Of course we're not going to do this this year.  It's too late already, and it would be unfair to publicise all the proposals, given that we didn't tell proposers in advance that we would do so.  And of course I don't think this should exclusively be a popularity contest.  But I do beleive that popularity should be a factor.  And it should probably be a reasonably big factor.  Workshop chairs could then use the output of an optimization algorithm as a starting point, and use this as additional data for making decisions.  Especially since two or three people are being asked to make decisions that cover--essentially--all areas of NLP, this actually seems like a good idea to me.

I actually think something like this is more likely to actually happen at a conference like ICML than ACL, since ICML seems (much?) more willing to try new things than ACL (for better or for worse).

But I do think it would be interesting to try to see what sort of response you get.  Of course, just polling on this blog wouldn't be sufficient: you'd want to spam, perhaps all of last year's attendees.  But this isn't particularly difficult.

Is there anything I'm not thinking of that would make this obviously not work?  I could imagine someone saying that maybe people won't propose workshops/tutorials if the proposals will be made public?  I find that a bit hard to swallow.  Perhaps there's a small embarassment factor if you're public and then don't get accepted.  But I wouldn't advocate making the voting results public -- they would be private to the organizers / workshop chairs.

I guess -- I feel like I'm channeling Fernando here? -- that another possible issue is that you might not be able to decide which workshops you'd go to without seeing what papers are there and who is presenting.  This is probably true.  But this is also the same problem that the workshop chairs face anyway: we have to guess that good enough papers/people will be there to make it worthwhile.  I doubt I'm any better at guessing this than any other random NLP person...

So what am I forgetting?


  1. Hi Hal,
    I like the popularity contest idea.. (maybe I'm too paranoid) but what would prevent some submitters to ask their colleagues, friends, students, whoever, to vote ?
    so, some kind of filtering should be implemented based on who already attended, who already submitted... so basically that would mean implementing some kind of (large) peer pre-reviewing system simulating some democratic system which can often lead to "soft and boring consensus".
    Which is why workshop chair exists at the first place, to pick "what could turn people on even if they don't know it yet"

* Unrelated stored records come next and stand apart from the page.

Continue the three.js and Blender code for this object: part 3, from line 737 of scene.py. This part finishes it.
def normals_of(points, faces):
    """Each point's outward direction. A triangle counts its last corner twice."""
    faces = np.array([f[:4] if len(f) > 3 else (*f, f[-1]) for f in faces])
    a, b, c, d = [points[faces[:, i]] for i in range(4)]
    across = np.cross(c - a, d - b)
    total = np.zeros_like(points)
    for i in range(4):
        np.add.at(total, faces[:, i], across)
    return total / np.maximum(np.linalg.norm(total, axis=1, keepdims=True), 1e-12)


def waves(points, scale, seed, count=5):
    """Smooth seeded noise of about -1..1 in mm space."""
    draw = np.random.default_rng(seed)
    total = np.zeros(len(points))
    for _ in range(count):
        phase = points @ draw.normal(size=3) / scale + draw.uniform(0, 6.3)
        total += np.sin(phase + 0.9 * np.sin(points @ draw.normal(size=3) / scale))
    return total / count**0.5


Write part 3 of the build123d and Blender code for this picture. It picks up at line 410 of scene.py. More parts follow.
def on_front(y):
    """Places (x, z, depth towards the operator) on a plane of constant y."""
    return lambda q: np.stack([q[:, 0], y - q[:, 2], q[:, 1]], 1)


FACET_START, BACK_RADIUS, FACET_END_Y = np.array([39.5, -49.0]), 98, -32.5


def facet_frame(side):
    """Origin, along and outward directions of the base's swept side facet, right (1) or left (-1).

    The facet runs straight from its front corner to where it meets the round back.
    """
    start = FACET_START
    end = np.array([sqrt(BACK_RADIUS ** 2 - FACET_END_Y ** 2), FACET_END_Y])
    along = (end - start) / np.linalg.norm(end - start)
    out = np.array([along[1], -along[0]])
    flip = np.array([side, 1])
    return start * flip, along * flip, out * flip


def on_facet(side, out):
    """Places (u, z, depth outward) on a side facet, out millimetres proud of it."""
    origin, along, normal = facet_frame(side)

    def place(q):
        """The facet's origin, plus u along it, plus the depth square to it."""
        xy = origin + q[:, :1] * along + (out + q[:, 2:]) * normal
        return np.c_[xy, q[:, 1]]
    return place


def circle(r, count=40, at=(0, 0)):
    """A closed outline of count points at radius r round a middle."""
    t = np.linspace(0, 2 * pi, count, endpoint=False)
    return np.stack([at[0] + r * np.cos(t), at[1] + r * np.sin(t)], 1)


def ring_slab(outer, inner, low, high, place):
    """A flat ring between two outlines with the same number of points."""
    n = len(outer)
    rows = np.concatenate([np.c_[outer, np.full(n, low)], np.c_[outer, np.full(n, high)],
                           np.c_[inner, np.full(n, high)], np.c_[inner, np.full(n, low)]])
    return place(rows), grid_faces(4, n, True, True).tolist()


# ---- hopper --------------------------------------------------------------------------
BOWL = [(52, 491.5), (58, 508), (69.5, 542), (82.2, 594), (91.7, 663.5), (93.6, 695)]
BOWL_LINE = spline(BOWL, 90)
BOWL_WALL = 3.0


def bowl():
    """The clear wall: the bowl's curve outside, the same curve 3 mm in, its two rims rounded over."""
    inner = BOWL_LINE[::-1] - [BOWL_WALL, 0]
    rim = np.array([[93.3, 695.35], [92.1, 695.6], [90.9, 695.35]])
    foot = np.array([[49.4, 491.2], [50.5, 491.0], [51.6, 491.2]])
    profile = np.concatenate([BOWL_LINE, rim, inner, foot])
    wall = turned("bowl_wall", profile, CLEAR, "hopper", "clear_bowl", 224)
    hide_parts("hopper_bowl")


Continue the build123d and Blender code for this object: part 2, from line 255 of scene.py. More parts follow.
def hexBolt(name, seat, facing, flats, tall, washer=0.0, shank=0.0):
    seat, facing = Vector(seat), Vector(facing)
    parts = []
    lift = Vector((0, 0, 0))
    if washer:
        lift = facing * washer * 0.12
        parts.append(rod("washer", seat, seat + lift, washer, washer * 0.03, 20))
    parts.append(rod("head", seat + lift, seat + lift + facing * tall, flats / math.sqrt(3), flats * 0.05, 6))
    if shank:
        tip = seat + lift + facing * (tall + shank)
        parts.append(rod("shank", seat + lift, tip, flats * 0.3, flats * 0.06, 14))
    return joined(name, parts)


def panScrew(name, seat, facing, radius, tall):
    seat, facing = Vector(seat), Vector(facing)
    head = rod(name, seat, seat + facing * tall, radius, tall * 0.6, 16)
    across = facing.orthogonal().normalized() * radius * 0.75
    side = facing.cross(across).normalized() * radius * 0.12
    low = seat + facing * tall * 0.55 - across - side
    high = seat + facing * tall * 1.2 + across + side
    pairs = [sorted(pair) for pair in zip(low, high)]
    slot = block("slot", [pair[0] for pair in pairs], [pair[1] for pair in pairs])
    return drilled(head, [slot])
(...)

    Good luck with your salomonian task,


  2. @Djame: Yeah, i agree that you could always get your friends to vote, but I think that you could just require ACL membership to do so. Sure you can still game that, but it takes more energy and since there's really not that much at stake, I don't think it's a huge deal. (Maybe different for tutorials where ACL actually pays you...)

    I definitely sympathize with the idea that committee decisions end up being boring or at least end up exhibiting a bit of a least-common-denominator effect (in fact I think that this is especially an issue for best paper selection). But that's why you don't want to let the system/crowd make the decision, but only inform it.

  3. I would actually argue against a popularity-informed decision. Workshops are often about new emerging areas, so a sparsely-attended workshop today doesn't mean it won't become important tomorrow. I trust the forward-looking vision of workshop chairs to pick the most interesting set of workshops. Further, I've often found that learning about unfamiliar workshops is a good way to broaden my perspective.

  4. @Kevin: yeah there's a trade-off here. Should we not accept any MT workshops because MT is well established? Probably not. Should we not accept any because it's going nowhere (if we believed that?)? I'm not so sure. I think workshops are a great way to jumpstart areas, and also to provide a venue for things that don't often make their way into the main conference. But at the same time, if no one comes....

    So maybe the game is just to get the covariance information, more than to get the popularity information. I guess the question is whether that information is worth the cost of obtaining it...

    Maybe I'll have a stronger feeling after completing the selection process for this year...

  5. I think the ideal mix of any conference pulls from all of the suggested categories.

    There should be popular workshops, talking-in-circles-for-years workshops, new ground workshops, and utterly wildcard ones, as long as someone on the committee is willing to go to bat for it.

    turning it into a popularity contest presupposes that people actually know what they want; this is rarely the case.

  6. What about group think? Popular does not mean good automatically.

    I've never proposed a workshop but I thought that workshop organizers were gauging for interest prior to formally announcing the workshop.

    I would rather have a few flops than popular mediocrity.

  7. turbogrrl makes an interesting point (that I'd say applies to papers as wel). It'd be neat to see these things like a stock portfolio - you want some percentage in popular topics, some percentage in incremental improvements, some percentage in high-risk ideas that might seem almost crazy.

    Probably my main concern is whether people can accurately predict whether they intend to attend a workshop or not. It's a little different than the problem of not knowing which authors/papers will appear. If it's done through ACL channels, there might be concern that "yes" might lead to questions or emails if you end up not registering.

    The idea seems solid, but it would be neat to go a step further and have the workshop proposal change based on the survey. For instance, suppose you ask people to list some keywords that seem appropriate for the intention of the workshop and separately list keywords that people would find interesting. You could use the data to suggest that the workshop be accepted, but tweaked in a certain direction or other, which might lead to better attendance/papers.

  8. A good place to start with would be to turn this into a social experiment. Maybe Hal, you could send out this sample (refined) poll to all the ACL attendees from past 3 yrs, and also of course independently (with John Carroll) select the workshops for this year.

    At the end, you don't exactly have to correlate these two decisions. But instead have a hindsight into your decisions. There will always be cases where you wanted some changes, but you couldn't risk. But in hindsight if you find that the risk would probably have been worth a try, then the poll is a win. And if we have enough evidence for this phenomenon, you may recommend it to ACL for the coming years.